Competing Interests: The authors have declared that no competing interests exist.


Figure 1
Figure 1. Comparison of the putative topological organization of bacterial and mitochondrial TSPO.
(a) Pseudomonas fluorescens MF37 bactTSPO. (b) BactTSPO from Rhodobacter sphaeroides 2.4.1 recalculated from Yeliseev and Kaplan . (c) Mitochondrial TSPO . P. fluorescens MF37 bactTSPO has a typical five transmembrane helix structure, a larger L1 intra-cytoplasmic loop, and an extended cytoplasmic C-terminal end. In contrast, the extracellular N-terminal end is absent, and a peptidoglycane binding domain signature is present between the L2 loop and H3 transmembrane domain.
Figure 2
Figure 2. Identification of tspO genes in fluorescent Pseudomonas.
PCR amplification of tspO-encoding sequences in the biovar V strains Pseudomonas fluorescens MF37 and MF0, the clinical biovar II strain Pseudomonas fluorescens MFY70, the biovar B strain Pseudomonas putida MFN3597, and the biovar I strains, Pseudomonas fluorescens MFY162 and MFN1032. The biovar II strain, Pseudomonas fluorescens MFY63, lacks tspO-related sequences. Std: Molecular mass standards.
Figure 3
Figure 3. Amino acid sequence cladogram showing the relationships between bacterial TSPO.
Bacterial names, accession numbers, and taxonomic groups are indicated for each branch. Bold characters indicate γ-proteobacteria, and the black arrow indicates the position of TSPO expressed in human mitochondria. The two dotted boxes indicate fluorescent Pseudomonas strains containing a bactTSPO gene (P. fluorescens and P. syringae).

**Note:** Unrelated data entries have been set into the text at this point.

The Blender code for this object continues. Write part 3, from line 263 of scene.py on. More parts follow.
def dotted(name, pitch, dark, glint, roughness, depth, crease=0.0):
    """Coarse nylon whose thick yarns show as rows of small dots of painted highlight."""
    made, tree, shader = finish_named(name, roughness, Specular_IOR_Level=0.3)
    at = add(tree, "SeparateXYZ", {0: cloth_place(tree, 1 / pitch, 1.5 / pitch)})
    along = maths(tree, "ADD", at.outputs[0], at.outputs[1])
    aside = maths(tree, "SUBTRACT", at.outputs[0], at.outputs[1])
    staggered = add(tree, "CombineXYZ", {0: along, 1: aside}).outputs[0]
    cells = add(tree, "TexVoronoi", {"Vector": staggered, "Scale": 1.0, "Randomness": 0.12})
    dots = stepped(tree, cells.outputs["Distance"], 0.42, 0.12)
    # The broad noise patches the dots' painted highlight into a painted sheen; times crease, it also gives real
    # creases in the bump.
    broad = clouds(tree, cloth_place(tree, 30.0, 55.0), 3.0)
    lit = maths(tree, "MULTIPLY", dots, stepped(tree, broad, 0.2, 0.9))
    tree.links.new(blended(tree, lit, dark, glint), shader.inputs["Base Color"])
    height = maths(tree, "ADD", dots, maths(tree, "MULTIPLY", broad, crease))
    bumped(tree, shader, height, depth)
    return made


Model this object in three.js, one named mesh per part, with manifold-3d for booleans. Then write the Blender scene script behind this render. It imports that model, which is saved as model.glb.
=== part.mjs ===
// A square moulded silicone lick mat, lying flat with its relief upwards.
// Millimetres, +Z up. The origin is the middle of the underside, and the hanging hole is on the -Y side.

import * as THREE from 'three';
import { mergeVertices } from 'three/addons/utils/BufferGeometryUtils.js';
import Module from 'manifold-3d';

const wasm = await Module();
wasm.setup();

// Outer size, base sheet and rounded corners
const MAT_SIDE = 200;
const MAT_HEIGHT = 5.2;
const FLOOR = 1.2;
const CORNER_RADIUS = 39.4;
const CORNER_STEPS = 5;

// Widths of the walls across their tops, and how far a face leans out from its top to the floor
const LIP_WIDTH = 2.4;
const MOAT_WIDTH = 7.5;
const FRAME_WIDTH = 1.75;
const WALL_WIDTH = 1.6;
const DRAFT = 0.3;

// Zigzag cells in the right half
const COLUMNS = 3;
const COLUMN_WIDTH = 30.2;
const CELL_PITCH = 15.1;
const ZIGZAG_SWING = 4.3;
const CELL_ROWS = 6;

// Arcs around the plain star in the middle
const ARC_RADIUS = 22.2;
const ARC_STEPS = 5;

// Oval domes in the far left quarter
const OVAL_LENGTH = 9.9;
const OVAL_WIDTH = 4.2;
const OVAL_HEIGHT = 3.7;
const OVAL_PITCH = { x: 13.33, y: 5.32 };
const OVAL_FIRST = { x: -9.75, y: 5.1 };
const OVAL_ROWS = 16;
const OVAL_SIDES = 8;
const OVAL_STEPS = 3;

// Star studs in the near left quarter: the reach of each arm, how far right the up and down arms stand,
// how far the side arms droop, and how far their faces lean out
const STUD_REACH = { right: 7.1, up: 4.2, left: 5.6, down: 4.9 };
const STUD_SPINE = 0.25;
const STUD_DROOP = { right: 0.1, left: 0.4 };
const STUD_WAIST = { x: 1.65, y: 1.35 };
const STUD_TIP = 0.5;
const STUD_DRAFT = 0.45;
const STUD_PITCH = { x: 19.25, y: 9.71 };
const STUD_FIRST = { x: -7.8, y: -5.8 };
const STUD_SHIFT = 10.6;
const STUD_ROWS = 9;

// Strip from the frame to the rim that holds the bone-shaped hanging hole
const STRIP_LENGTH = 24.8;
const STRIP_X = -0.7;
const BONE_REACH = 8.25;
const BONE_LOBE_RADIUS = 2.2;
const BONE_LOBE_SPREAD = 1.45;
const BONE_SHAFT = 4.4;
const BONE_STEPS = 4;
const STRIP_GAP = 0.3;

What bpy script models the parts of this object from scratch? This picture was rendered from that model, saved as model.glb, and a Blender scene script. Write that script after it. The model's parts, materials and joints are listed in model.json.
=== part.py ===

The degree of statistical support for branches was determined with 1000 bootstrap replicates. All branches showed less than 30% divergence.
Figure 4
Figure 4. Comparison of tspO genomic environments among Pseudomonas.
Physical maps of the regions upstream and downstream of tspO are shown for P. fluorescens strains MF37, SBW25, and Pf0-1 as well as P. syringae strains 1448A (pathovar phaseolicola), DC3000 (pv. tomato), and B728a (pv. syringae). ORF: non-identified putative protein, ¤ Data obtained from Blast, * Protein putative function. Black areas represent intergenic regions.
Figure 5
Figure 5. Expression of TSPO in fluorescent Pseudomonas.
(a) Western blot analysis of total proteins extracts from the biovars V Pseudomonas fluorescens MF37 and MF0, the clinical strains of Pseudomonas fluorescens MFY70, MFY162, and MFN1032, and Pseudomonas putida MFN3597. (b) Alignment of the fragments obtained by ESI-MS/MS analysis of the TSPO immunoreactive bands extracted from MF37 and showing 92% recovery with the theoretical sequence of the protein. Std: Molecular mass standards.
Figure 6
Figure 6. Binding of PK 11195 to bacterial TSPO of Pseudomonas fluorescens MF37.
(a) Demonstration of the binding of [3H] PK 11195 at the position of the TSPO-immunoreactive band visualized by western blots in P. fluorescens MF37 extracts. (b) Scatchard plot showing the binding characteristics of PK 11195 to TSPO of P. fluorescens MF37. The maximal binding potential (Bmax) is 0.087 pmole.µ g−1 bacterial protein and the Kd is 0.92 nM.
Figure 7
Figure 7. Effect of PK 11195 on Pseudomonas fluorescens MF37 adhesion to glass or eukaryotic cells, and on biofilm formation on PVC.
Results are expressed as percentages of the values measured in the absence of treatment (100%). These changes were not associated with variations in the global surface polarity of bacteria. ***P<0.001.
Figure 8
Figure 8. Effect of PK 11195 on the cytotoxicity of Pseudomonas fluorescens MF37 and its OprF-deficient (373) and complemented OprF-deficient (373O) mutants.
(a) Effect of PK 11195 (10−5 M) on the apoptotic-like activity of the bacteria determined by measuring nitrite production (NO2 ) resulting from NO biosynthesis by eukaryotic cells. (b) Effect of PK 11195 (10−5 M) on necrotic-like effect of P. fluorescens MF37, 373 and 373O determined by lactate dehydrogenase (LDH) activity released by eukaryotic cells. ***P<0.001. NS: not significant.